All of these words are in the Bible because God wants us to understand that we are all sinners. God wants us to understand there is none righteous, no not one (Romans 3:10-11). These words are not there to make us depressed people. These words are not there to make us a guilt-riddled people. They are there in order that we might understand the beauty and the majesty of God’s mercy and grace. That we might come for cleansing. That we might come to be washed. That we might cleanse the temple. How do you cleanse the temple? It is not hard.

Barb was gone last weekend to visit her family in California. Monday night around our house, Drew, Heather and I were scrambling to clean the house because Barb was going to be home Tuesday morning. We really worked on cleaning the house. We vacuumed the main floor and the upstairs. We cleaned the basement. We did the dishes. I actually got down and scrubbed the floor in the kitchen. Barb has often told us that she does not want things to be surface cleaned. She wants things really clean, which means you have to lift up the throw rugs and vacuum underneath. You need to move the furniture and vacuum behind. I mean really clean. It is hard to clean a whole house.

But it is not hard to clean your temple. It takes humility before God, a willingness to get down on your knees and say, “Lord, I repent. Forgive me.” “If we confess our sin, he is faithful and just to forgive us our sin and cleanse us [wash us] from all unrighteousness” (1 John 1:9).

There is a great lie going around today. It says that Christians do not need to repent anymore. Christians do not need to seek forgiveness anymore because they were forgiven when first they were saved. Have you heard that lie, that you do not need to repent anymore? You do not need to seek forgiveness anymore because you were forgiven once and for all when first you were saved? There is some theological truth in that statement, but it does not square with holy scripture. It is true that when you ask Jesus Christ to be your Lord and Savior with respect to soteriology, with respect to eternal salvation, your sin is forgiven— past, present and future—and you are bound for heaven.

But there is more to sin than that. Sin breaks fellowship in the life of the Christian. Sin breaks fellowship with God. We lose joy. We lose power when our sin has not been confessed, when we do not repent. We need to seek forgiveness daily for the sake of our Christian walk. That is why in the Lord’s prayer the tense of the Greek indicates that we are to daily say this prayer, “Forgive me of my sins. Forgive me of my trespasses as I forgive others daily.” We need that washing. We need that cleansing.

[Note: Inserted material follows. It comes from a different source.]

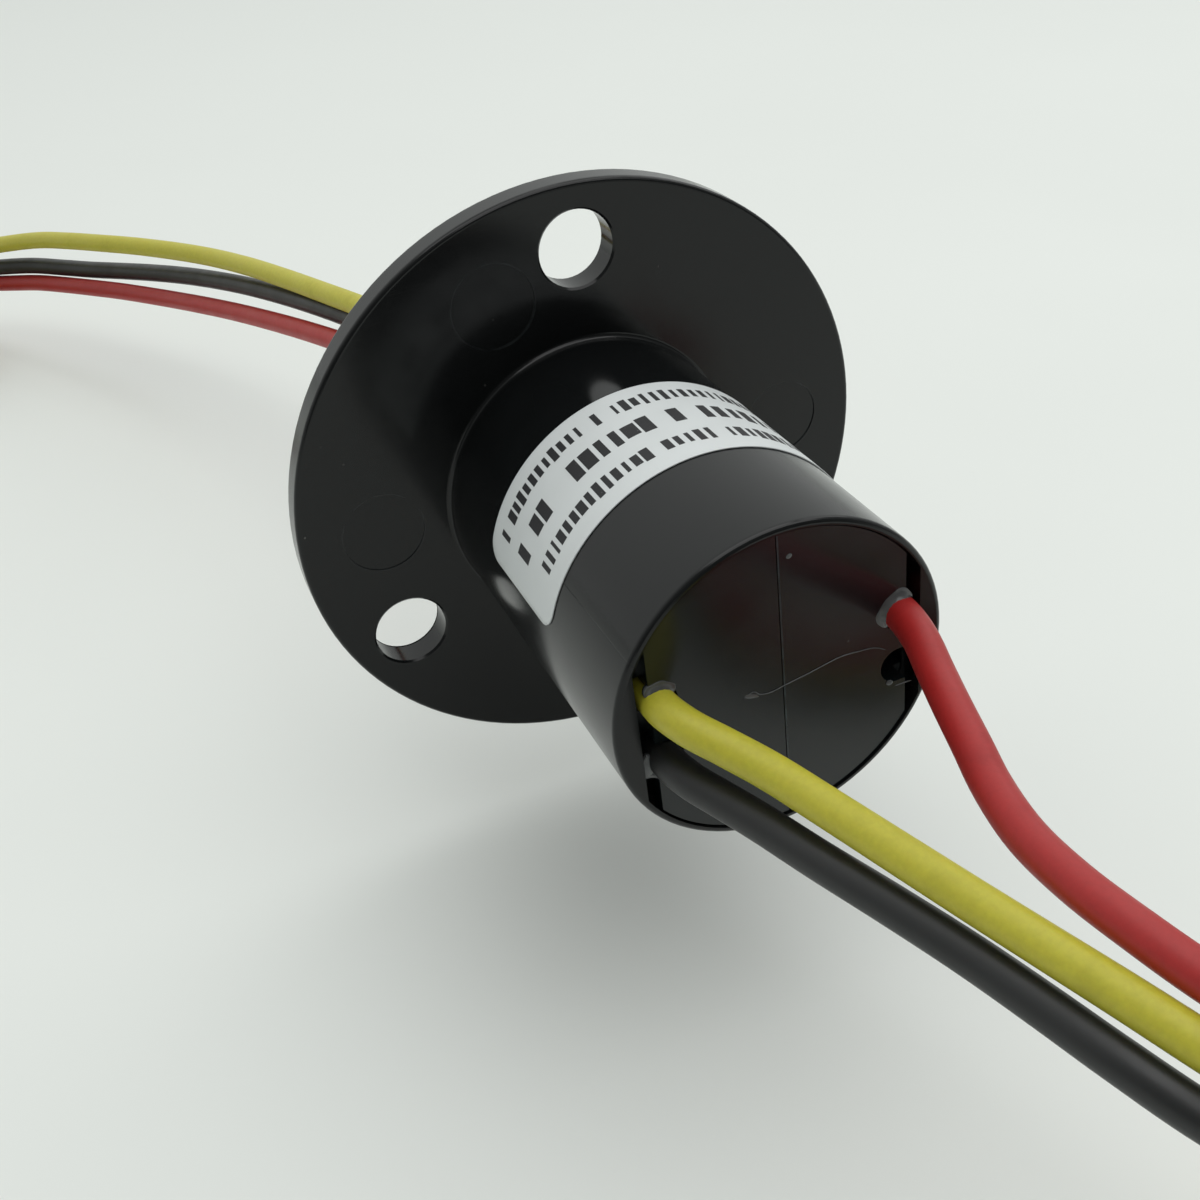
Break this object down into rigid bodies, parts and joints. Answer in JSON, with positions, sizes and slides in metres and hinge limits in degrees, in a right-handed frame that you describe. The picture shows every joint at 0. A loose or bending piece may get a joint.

Some people have called me recently and are kind of concerned because some prophecies have been circulating in the Christian community concerning the date June 9th, which is coming this week. I want to preface what I am going to say with this comment. I believe in prophecy. I believe in the spiritual gift of prophecy. I believe that the power of the Holy Spirit manifests itself in prophecy. But I also believe we need to be cautious. It is my observation that for every hundred prophecies you hear, many of them, and perhaps ninety-five of them are bogus because we see in a mirror dimly and because so often the flesh gets involved. These prophecies that have come from some segments of the Christian community and even some pastors claim that on June 9th there is going to be a devastating event that brings America to its knees. John Jay Hinkle, who is a pastor in another part of the country, claims that the Lord told him that evil is going to be ripped out of the world on June 9th.

I do not believe that because the Bible tells us that evil will not be taken from this world until the consummation at the return of Jesus Christ. That is when the wheat will be separated from the tares. That is when the good and bad fish will be sorted from the dragnet as Jesus told us. Evil will not be taken from the world until Jesus comes again, No one knows the day or the hour the Bible says. So it is not June 9th. The moment people start saying it is June 9th, you can be pretty sure it is not. Most of these people who are giving these prophecies are saying that they are not prophesying the end of the world and the return of Christ. They are just saying something cataclysmic is going to happen on June 9th. It is going to bring our nation to its knees, and there is going to be revival. I hope they are right. I will be surprised if something happens on June 9th, but I hope they are right. I hope something happens in America that brings our country to its knees, that brings us to revival. The truth is that we cannot make that happen. It is in the hands of God.

But you can do this. You personally can seek revival. You can seek renewal. You can come to Christ this morning in repentance and seek His washing, His cleansing of your temple, that you might have the joy and the power of Christ. Some people view communion kind of like Hanukkah—a remembrance of a cleansing that took place long ago. For us as Christians, as we come to this table, we should view it in a more active sense than that. We remember what Christ did on the cross, and we remember the forgiveness we received when we first embraced Him as Savior and Lord. But we also come confessing anew the sin that is in our lives. We come in repentance seeking His washing, His grace, and His mercy that His joy and His power might be poured anew on us.

Let us look to the Lord with a word of prayer before we partake of the bread and cup. Lord Jesus, we thank You for dying for us on Calvary’s cross. Thank You that You are indeed the Lamb of God who takes away the sin of the world. Lord, as Christians, we come to You in this moment. We confess our sin, not just past sin, but Lord, sin that we know we commit every day. We are less than perfect. We know that before You all of our righteousness is as filthy rags. Yet You love us. Your grace and mercy are proclaimed in Your word. We come with confidence asking for Your forgiveness. We come with humility asking for forgiveness, knowing that You are merciful and just to forgive us our sins. Lord, we commit ourselves anew to You this day. We hunger and thirst for righteousness. Give us revival in our lives that we might have the full measure of Your joy and power day by day. We commit ourselves anew to you. In Jesus’s name. Amen.